Ingredients:

  • 1.5 lbs chicken breast, cut into 1-inch pieces
  • 1 tbsp vegetable oil
  • 0.5 tsp sea salt
  • 0.5 cup full fat Greek yogurt
  • 1 tbsp lemon juice
  • 1 tbsp ginger-garlic paste
  • 1 tsp smoked paprika
  • 3 tbsp unsalted butter, divided
  • 1 cup tomato puree (passata)
  • 1 tbsp sugar
  • 1.5 tsp garam masala
  • 1 tsp ground cumin
  • 0.5 tsp turmeric powder
  • 0.75 cup heavy cream
  • 1 tbsp kasuri methi (dried fenugreek leaves)

Instructions:

  1. In a medium bowl, combine the chicken pieces with Greek yogurt, lemon juice, and ginger-garlic paste. Toss to coat thoroughly for a flash-marination.
  2. Heat vegetable oil in a large heavy-bottomed skillet over medium-high heat. Add the chicken in a single layer and sear for 5-6 minutes until a golden-brown crust forms. Remove chicken from the pan and set aside.
  3. Lower the heat to medium and add 2 tablespoons of butter to the skillet. Once melted, stir in the garam masala, ground cumin, turmeric, and smoked paprika. Toast the spices for 30 seconds until fragrant.
  4. Stir in the tomato puree and sugar. Simmer for 5 minutes, scraping up the browned bits from the bottom of the pan.
  5. Reduce heat to medium low.
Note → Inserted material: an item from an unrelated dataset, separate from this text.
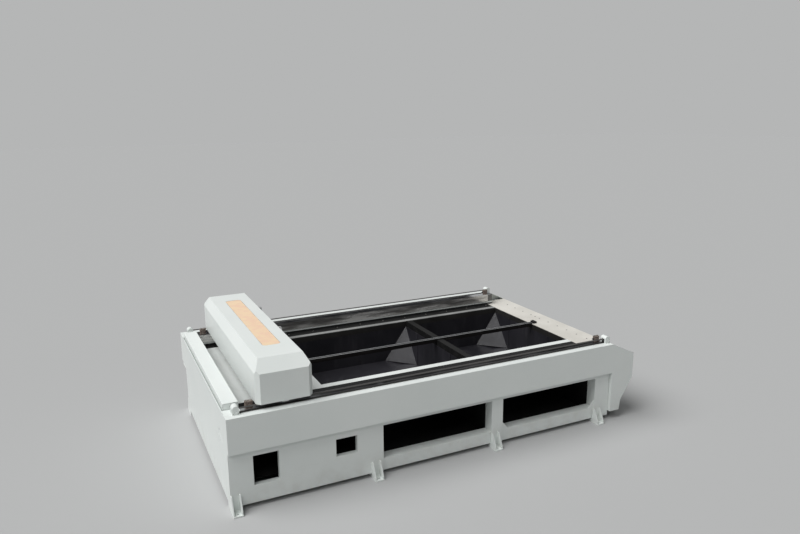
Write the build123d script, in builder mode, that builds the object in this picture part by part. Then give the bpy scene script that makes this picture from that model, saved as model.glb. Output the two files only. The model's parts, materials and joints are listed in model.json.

Slowly whisk in the heavy cream and the remaining 1 tablespoon of butter until a smooth, orange-mahogany emulsion forms.
  6. Return the chicken and any accumulated juices to the pan. Stir in the kasuri methi. Simmer for 3-5 minutes until the chicken is cooked through and the sauce has thickened to a velvet consistency.